His two-day trip to Armenia, which begins later on Monday, comes just six months after the Armenian and Azerbaijani leaders signed an agreement at the White House seen as the first step towards peace after nearly 40 years of war.

Vance, the first US vice president to visit Armenia, is seeking to advance the Trump Route for International Peace and Prosperity (TRIPP), a proposed 43-kilometre (27-mile) corridor that would run across southern Armenia and give Azerbaijan a direct route to its exclave ‌of Nakhchivan ‌and in turn to Türkiye, Baku's close ally.

"Vance's visit should ‌serve ⁠to reaffirm the ‌US's commitment to seeing the Trump Route through," said Joshua Kucera, a senior South Caucasus analyst at Crisis Group.

"In a region like the Caucasus, even a small amount of attention from the US can make a significant impact."

The Armenian government said on Monday that Vance would hold talks with Prime Minister Nikol Pashinyan and that both men would then make statements, without elaborating.

Vance will then visit Azerbaijan on Wednesday and Thursday, the White House has said.

Under the agreement signed last year, ⁠a private US firm, the TRIPP Development Company, has been granted exclusive rights to develop the proposed corridor, with Yerevan ‌retaining full sovereignty over its borders, customs, taxation and security.

The ‍route would better connect Asia to Europe ‍while - crucially for Washington - bypassing Russia and Iran at a time when Western countries are ‍keen on diversifying energy and trade routes away from Russia due to its war in Ukraine.

Russia has traditionally viewed the South Caucasus as part of its sphere of influence but has seen its clout there diminish as it is distracted by the war in Ukraine.

Securing US access to supplies of critical minerals is also likely to be a key focus of Vance's visit.

TRIPP could prove a key transit corridor for the vast mineral wealth of ⁠Central Asia - including uranium, copper, gold and rare earths - to Western markets.

CLOSED BORDERS, BITTER RIVALS

In Soviet times the South Caucasus was criss-crossed by railways and oil pipelines until a series of wars beginning in the 1980s disrupted energy routes and shuttered the border between Armenia and Türkiye, Azerbaijan's key regional ally.

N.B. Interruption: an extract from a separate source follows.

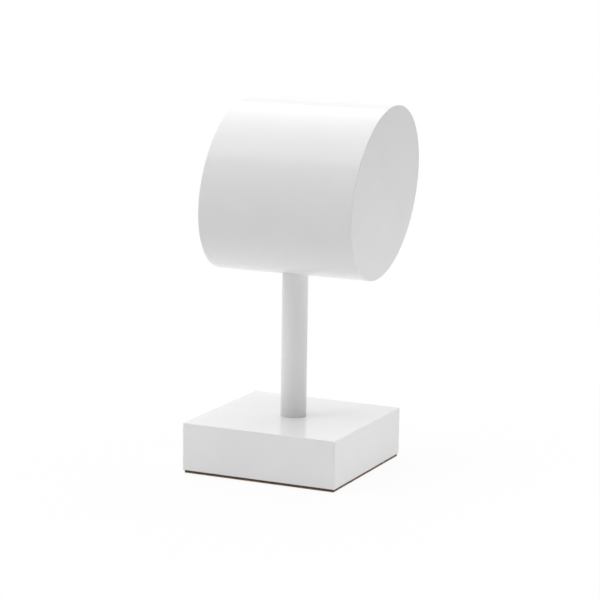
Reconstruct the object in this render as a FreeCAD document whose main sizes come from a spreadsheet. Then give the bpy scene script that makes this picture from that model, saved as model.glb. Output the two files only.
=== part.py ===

Armenia and Azerbaijan were locked in bitter conflict for nearly four decades, primarily over the mountainous region of Nagorno-Karabakh, an internationally recognized part of Azerbaijan that broke away from Baku's control as the Soviet Union fell apart in 1991.

Azerbaijan and Armenia fought two wars over Karabakh before Baku finally took it back in 2023. Karabakh's entire ethnic Armenian population of around 100,000 people fled to Armenia. The two neighbors have made progress in recent months on normalizing relations, including restarting ‌some energy shipments.

But major hurdles remain to full and lasting peace, including a demand by Azerbaijan that Armenia change its constitution to remove what Baku says contains implicit claims on Azerbaijani territory.